# Jersey/ Brahman cross



## Horseychick87 (Jun 4, 2015)

I was cruising around the internet looking at cute calves and stumbled across a few Jersey / Brahman and Jersey/ Zebu crosses. Other than how cute they are I couldn't find too much information on either cross.

Does anyone on here know anything about this cross?

How well do they milk?

Do the steers finish well?

Do they have any faults?

Just curious as I was looking at purebred Jerseys and some Zebu and Florida Cracker cattle and would like to know how these crosses might stack up.

Thank you for any help.


----------



## francismilker (Jan 12, 2006)

When we were milking a few years back one of our neighboring dairyman was planning to get out the next year during a buyout offer. As a result of his planning, he used a Brahman bull on all of his Jersey cows for two years prior to getting out. He kept all the heifer calves and raised them on the bottle while milking the mothers. 

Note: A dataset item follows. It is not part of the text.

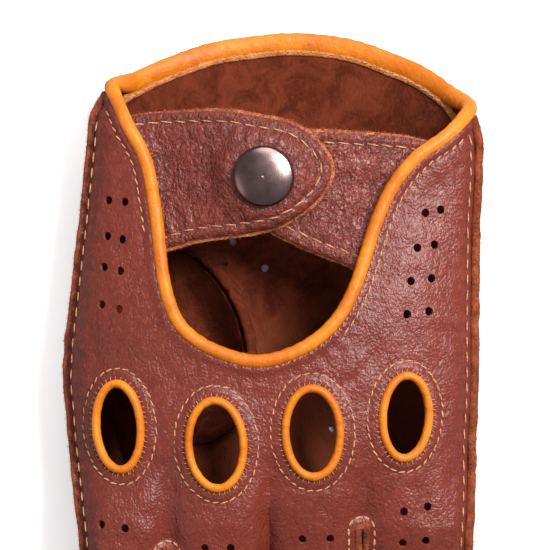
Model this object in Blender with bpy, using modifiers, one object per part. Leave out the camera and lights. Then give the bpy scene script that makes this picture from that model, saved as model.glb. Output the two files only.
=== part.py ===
"""Left-hand driving glove, lying palm down.

+Z points out of the back of the hand, +Y towards the wrist and +X towards the little finger.

Every leather piece is one sheet. It is cut out flat, in (q, y), where q runs across the hand and y
along it, and is then laid on the surface that the glove has when it rests on a table. Lengths below
are in millimetres.
"""

import math

import bmesh
import bpy
import numpy as np
from mathutils import Matrix, Vector

MM = 0.001
GAP = 0.3

# leather and trim
LEATHER = 1.1
BEAD_R = 1.6  # roll round the wrist opening
RIM_ROLL = 1.7
RING_R = 1.0  # roll round a knuckle hole
LIP = 1.9  # raw seam edge outside the side seam

# hand
JOINT_Y = -34.0  # where the fingers leave the hand pieces
SEAM_Z = 17.0
BACK_RISE = 17.0
PALM_DROP = 20.0
HALF_Q = 50.0
LIP_SHARE = 0.94  # |q|/HALF_Q at which the lip starts
LEFT_EDGE = [
    (-36, -46.4), (-22, -47.0), (-5.3, -49.0), (4.4, -50.1), (12, -50.7), (17.8, -51.3),
    (25.5, -51.1), (41, -49.4), (62.7, -46.9), (75, -45.6), (84.5, -44.3), (90.3, -41.3),
    (106, -36),
]
RIGHT_EDGE = [
    (-36, 48.2), (-22, 48.7), (-9.7, 49.4), (4.3, 49.6), (13.6, 50.1), (36.7, 50.4),
    (56, 50.6), (71.6, 51.3), (78.5, 51.1), (82.3, 50.1), (106, 44),
]

# wrist opening
U_ROLL = [
    (-41.6, 94.5), (-39, 89.4), (-35.4, 80.9), (-32.2, 75.3), (-30.3, 70), (-28.3, 57.9),
    (-27.5, 50.6), (-26.5, 42.9), (-24.2, 35.1), (-21.6, 31.2), (-17.7, 28.1), (-13.3, 25.9),
    (-5.1, 23.6), (2.4, 24.7), (10.2, 28.6), (15.7, 33.9), (19.4, 40.4), (21.6, 46.3),
    (24.7, 56.2), (27.9, 63.9), (31.5, 69.5), (36.3, 74.3), (41.9, 78), (47.7, 83.8),
    (51.5, 89.5),
]
RIM = [
    (-40.6, 91.3), (-37, 93.4), (-31.3, 96.2), (-23.6, 99.3), (-15.8, 101.9), (-8.1, 103.2),
    (3.5, 104.4), (13.8, 103.8), (22, 102.2), (29.7, 99.3), (37.4, 96.1), (45.1, 90.8),
    (49.4, 85.6),
]
CORNERS = [(-41.4, 91.0), (49.6, 84.9)]

# knuckle holes: name, centre, width and length outside the roll, lean in degrees
HOLES = [
    ("index", -37.2, 7.75, 12.8, 23.1, 3.8),
    ("middle", -13.7, 3.6, 15.3, 23.3, 3.4),
    ("ring", 9.6, 6.5, 15.3, 23.4, 1.8),
    ("little", 32.0, 10.2, 13.2, 22.0, -3.0),
]

# fingers: name, x at the tip, y of the knuckle fold, y of the tip, half width at the tip, centre
# height at the joint, half height at the joint and at the tip, and whether it has a fourchette on the
# index side and on the little-finger side
FINGERS = [
    ("index", -38.6, -63.0, -95.0, 8.4, 19.5, 8.0, 6.0, 0, 1),
    ("middle", -14.4, -67.0, -104.4, 8.8, 20.0, 8.0, 6.2, 1, 1),
    ("ring", 11.2, -64.0, -97.0, 8.5, 16.5, 8.0, 6.0, 1, 1),
    ("little", 39.8, -56.0, -78.0, 7.8, 14.5, 7.5, 5.6, 1, 0),
]
CROTCHES = [("index_middle", -25.7, -21.8), ("middle_ring", -2.2, -26.0), ("ring_little", 21.5, -16.0)]
SLOT_R = 1.5
POWER = 2.8  # roundness of a finger's section
CORNER_U = 0.92  # where its back leather meets its fourchette
STRIP_EDGE = 0.56  # from a strip's edge to the seam line
FOURCHETTE_END = 0.72  # how far round the fingertip a fourchette reaches
TIP_ANGLE = 1.42

# thumb, folded under the palm
THUMB_C = (-24.0, 28.0)
THUMB_DIR = (0.3499, -0.9368)
THUMB_HOLE = (25.0, 17.0)
THUMB_JOINT = 30.0
THUMB_LENGTH = 29.0
THUMB_A = (11.5, 9.0)
THUMB_B = (5.6, 4.8)
PALM_OVER_THUMB = 12.4

# strap
TAB = [
    (-25.4, 84.2), (-11.9, 84.2), (-5.1, 83.2), (1.8, 82), (5.2, 80.9), (8.6, 78.8),
    (12, 75.4), (14, 71.7), (14, 68.3), (12, 64.2), (8.6, 60.5), (5.2, 58.1),
    (1.8, 56.2), (-3.3, 55), (-11.8, 54), (-18.6, 53.2), (-23.4, 51.9),
]
UNDER_TAB = [
    (34.0, 77.8), (29.7, 78.3), (21.1, 78.8), (6.5, 79.4), (-0.5, 78.6), (-6, 75.6),
    (-9.2, 70.8), (-9.4, 66), (-7.4, 61.3), (-3, 57.2), (1.8, 54.2), (6.9, 51.8),
    (12, 49.6), (17.4, 47.6), (21.2, 55.0),
]
SNAP = (-2.2, 68.4)
TAB_Z = 30.0
DOME = 2.9
UNDER_Z = 27.0
TAB_AXIS = (-25.2, 67.8, 27.0)
UNDER_AXIS = (25.3, 63.0, 25.6)
TAB_ROOT = [
    (-26.1, 84.0), (-24.0, 51.9), (-29.6, 53.0), (-30.2, 57.9),
    (-32.0, 70.0), (-33.6, 75.3), (-37.8, 82.2),
]
UNDER_TAB_ROOT = [
    (21.8, 55.0), (18.0, 47.4), (22.6, 45.6), (25.6, 54.0), (29.2, 62.6),
    (33.6, 69.6), (38.6, 74.2), (38.0, 77.2), (34.6, 77.6),
]


def smooth(a, b, x):
    t = min(1.0, max(0.0, (x - a) / (b - a)))
    return t * t * (3 - 2 * t)


def along(points, y):
    """The value at y of a soft curve through (y, value) points."""
    ys = np.array([p[0] for p in points], float)
    vs = np.array([p[1] for p in points], float)
    slopes = np.gradient(vs, ys)
    y = min(max(y, ys[0]), ys[-1])
    i = min(max(int(np.searchsorted(ys, y)) - 1, 0), len(ys) - 2)
    h = ys[i + 1] - ys[i]
    t = (y - ys[i]) / h
    values = (2 * t**3 - 3 * t**2 + 1) * vs[i] + (3 * t**2 - 2 * t**3) * vs[i + 1]
    return float(values + h * ((t**3 - 2 * t**2 + t) * slopes[i] + (t**3 - t**2) * slopes[i + 1]))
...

The result after two years when he was ready to get out of milking was 60-70 of the best heifers\future mama cows one could have. They milked good but foraged well. He put a black bull on them and the offspring of that was what he ended up keeping for his permanent herd. His son is still raising 100+ of these cows in a closed herd today. They are 1\2 angus, 1/4 jersey, and 1/4 brahman. He's basically got the best set of small brangus cattle around that show 0% dairy look at the sale barn. 

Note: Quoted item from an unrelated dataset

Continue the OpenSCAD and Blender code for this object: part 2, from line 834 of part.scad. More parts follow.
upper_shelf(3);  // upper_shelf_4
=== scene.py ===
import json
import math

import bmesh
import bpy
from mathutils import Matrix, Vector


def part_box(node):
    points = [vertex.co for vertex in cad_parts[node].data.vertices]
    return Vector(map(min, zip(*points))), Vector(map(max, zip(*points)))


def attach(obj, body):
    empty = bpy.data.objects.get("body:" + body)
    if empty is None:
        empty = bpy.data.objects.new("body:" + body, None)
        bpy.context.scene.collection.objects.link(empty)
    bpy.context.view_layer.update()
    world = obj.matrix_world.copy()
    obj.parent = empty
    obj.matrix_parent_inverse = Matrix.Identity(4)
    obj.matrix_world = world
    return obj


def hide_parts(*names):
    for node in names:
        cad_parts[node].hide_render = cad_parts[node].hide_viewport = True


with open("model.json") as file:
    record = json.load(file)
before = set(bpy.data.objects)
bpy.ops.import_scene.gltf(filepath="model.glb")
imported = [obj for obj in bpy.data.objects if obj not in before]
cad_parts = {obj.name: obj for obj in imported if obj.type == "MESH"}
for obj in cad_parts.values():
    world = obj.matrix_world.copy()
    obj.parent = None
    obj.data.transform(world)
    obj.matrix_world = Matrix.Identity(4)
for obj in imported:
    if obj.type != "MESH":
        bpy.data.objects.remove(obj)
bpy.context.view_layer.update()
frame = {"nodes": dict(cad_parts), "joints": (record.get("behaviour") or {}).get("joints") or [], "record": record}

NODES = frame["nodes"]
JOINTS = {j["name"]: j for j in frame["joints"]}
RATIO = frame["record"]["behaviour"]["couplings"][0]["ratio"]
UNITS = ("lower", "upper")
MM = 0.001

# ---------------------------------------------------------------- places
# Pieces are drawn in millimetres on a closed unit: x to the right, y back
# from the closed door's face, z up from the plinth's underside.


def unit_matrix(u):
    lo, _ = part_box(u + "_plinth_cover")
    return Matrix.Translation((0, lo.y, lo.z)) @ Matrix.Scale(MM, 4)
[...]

IDK how they finish out as feeders but they sell well at the sale barn.


----------



## CIW (Oct 2, 2007)

You likely would not have many EPD records to go from either of those breeds of cattle so it would likely be a crap shoot. I'm not saying that you wouldn't have success, just that you would be starting totally blind.
First, definitely figure out what your goals would be, then try it and see. Make informed decisions and cull heavy.
That's how breeds like the Santa Gretrudis cattle were started. They had 2 goals. A cow that milked well and would raise a marketable calf economically in the South Texas plains. They keyed in on a bull named "Monkey Face" for their sucess.


----------



## Horseychick87 (Jun 4, 2015)

Thank you both for your replies. 

My main goal would be a heat tolerant animal that would do well on the poor grasses we have here (very sandy 'soil' if you can call it soil, haha.) That would hopefully produce a calf that would finish out to a decent weight (I don't need 700 pounds of beef, though I could give some to family members if need be.) And produce enough milk for a small family (3-4 people.) 

I think I'm looking for a fairytale cattle breed.

I know Brahmans do well in the heat, and Jersey's are good milkers, so I was hoping that a cross between the two would put me closer to what I'm looking for. If not I might look into a Jersey/ Florida Cracker cross, or just some Cracker cattle.


----------